• **WHAT TO DO**: In the listing below, find the line with "import Sketcher", then repeat exactly every line from the top through that one.
-*-*-
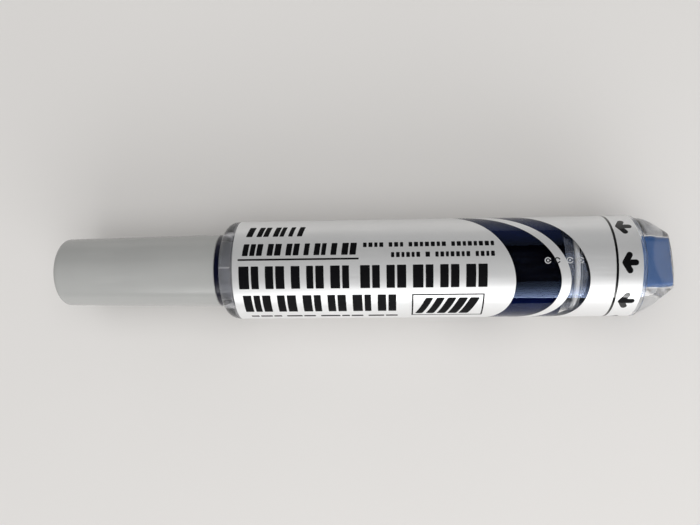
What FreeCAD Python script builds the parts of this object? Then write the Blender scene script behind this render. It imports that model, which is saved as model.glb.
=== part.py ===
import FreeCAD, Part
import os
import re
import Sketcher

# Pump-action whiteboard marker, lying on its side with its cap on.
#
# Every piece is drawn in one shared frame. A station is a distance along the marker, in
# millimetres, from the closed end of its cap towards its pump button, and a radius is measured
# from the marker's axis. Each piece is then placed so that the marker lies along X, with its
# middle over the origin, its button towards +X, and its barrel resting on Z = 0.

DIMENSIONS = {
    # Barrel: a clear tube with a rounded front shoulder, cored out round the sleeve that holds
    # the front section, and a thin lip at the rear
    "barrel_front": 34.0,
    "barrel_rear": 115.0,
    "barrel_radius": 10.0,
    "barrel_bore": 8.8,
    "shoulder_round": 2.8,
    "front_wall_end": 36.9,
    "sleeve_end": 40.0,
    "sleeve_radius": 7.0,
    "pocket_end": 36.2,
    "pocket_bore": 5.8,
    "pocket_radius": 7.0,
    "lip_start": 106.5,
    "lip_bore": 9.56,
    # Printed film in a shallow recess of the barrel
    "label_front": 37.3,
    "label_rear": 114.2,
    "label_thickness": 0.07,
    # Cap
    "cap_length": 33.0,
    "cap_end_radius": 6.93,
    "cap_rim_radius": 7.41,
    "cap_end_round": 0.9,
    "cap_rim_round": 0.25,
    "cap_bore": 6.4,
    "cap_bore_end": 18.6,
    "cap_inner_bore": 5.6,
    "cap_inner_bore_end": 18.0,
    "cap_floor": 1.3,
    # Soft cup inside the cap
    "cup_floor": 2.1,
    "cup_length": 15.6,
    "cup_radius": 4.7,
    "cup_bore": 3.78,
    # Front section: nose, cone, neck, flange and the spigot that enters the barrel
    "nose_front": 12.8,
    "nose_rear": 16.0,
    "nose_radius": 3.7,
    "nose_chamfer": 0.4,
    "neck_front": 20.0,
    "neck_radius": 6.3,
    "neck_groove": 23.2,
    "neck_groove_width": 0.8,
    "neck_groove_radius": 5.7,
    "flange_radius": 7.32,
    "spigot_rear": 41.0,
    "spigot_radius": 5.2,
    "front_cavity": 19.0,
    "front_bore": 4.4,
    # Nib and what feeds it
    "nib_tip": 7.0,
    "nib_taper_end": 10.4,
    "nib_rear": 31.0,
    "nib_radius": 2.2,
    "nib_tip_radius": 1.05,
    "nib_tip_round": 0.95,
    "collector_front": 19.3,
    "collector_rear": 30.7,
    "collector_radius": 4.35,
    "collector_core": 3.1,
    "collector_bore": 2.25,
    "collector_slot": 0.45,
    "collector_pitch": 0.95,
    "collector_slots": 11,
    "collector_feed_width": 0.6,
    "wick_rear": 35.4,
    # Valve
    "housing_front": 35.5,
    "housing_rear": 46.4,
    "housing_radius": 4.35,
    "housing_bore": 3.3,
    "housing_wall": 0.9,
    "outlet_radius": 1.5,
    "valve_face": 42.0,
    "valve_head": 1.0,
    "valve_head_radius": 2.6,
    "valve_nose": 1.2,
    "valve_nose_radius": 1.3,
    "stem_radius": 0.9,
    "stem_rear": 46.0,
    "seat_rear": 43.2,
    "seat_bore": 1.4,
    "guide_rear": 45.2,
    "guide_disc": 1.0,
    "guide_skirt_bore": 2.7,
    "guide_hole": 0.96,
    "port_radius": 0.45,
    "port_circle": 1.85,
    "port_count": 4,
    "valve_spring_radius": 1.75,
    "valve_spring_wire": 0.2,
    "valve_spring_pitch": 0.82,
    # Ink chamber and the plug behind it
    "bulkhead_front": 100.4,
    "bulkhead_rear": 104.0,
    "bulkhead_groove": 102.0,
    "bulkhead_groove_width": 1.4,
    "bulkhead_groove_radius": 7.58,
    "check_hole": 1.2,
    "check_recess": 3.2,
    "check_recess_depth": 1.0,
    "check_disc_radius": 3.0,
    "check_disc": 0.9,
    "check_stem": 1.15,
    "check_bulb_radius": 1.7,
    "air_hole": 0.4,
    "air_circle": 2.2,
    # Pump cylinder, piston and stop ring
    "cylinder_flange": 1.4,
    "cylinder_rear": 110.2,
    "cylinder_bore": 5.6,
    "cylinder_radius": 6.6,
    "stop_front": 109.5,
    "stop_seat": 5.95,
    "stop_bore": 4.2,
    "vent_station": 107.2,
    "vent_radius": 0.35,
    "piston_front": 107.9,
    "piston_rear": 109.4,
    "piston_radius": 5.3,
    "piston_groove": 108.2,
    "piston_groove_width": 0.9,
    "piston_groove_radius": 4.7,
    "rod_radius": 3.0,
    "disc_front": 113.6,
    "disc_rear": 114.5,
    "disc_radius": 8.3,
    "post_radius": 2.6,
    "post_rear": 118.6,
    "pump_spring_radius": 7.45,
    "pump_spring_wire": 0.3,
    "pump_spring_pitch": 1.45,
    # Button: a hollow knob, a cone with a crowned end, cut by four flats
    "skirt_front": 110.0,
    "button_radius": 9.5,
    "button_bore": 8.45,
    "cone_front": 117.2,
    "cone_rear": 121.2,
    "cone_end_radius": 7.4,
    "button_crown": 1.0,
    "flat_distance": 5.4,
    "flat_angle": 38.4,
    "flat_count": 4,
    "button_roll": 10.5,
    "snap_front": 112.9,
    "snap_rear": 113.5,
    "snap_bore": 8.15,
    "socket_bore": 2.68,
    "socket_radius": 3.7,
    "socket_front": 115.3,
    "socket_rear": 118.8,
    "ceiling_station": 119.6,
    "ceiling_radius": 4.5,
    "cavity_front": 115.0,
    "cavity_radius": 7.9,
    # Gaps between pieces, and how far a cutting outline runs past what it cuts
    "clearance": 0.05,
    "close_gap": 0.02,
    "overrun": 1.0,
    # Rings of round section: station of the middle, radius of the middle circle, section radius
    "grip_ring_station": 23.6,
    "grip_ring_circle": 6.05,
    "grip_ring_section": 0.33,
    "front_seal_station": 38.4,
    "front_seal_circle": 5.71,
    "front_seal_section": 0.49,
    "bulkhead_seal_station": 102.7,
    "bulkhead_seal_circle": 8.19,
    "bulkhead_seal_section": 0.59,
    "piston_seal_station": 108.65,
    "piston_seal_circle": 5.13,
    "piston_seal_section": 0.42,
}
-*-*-
• **RESULT OF THIS EXERCISE**:
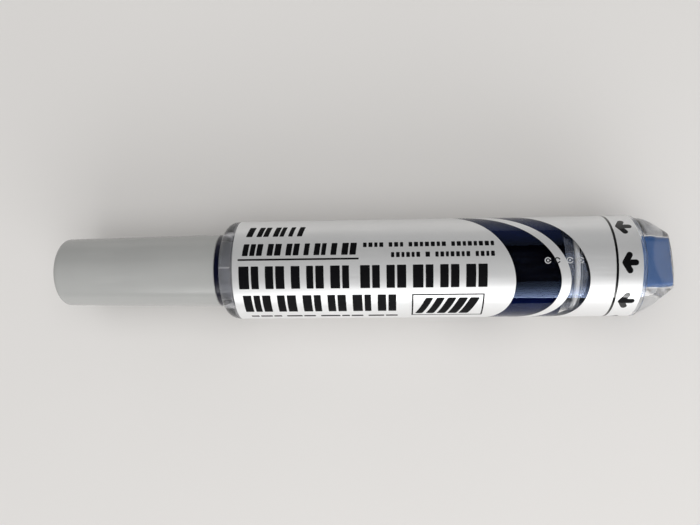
What FreeCAD Python script builds the parts of this object? Then write the Blender scene script behind this render. It imports that model, which is saved as model.glb.
=== part.py ===
import FreeCAD, Part
import os
import re
import Sketcher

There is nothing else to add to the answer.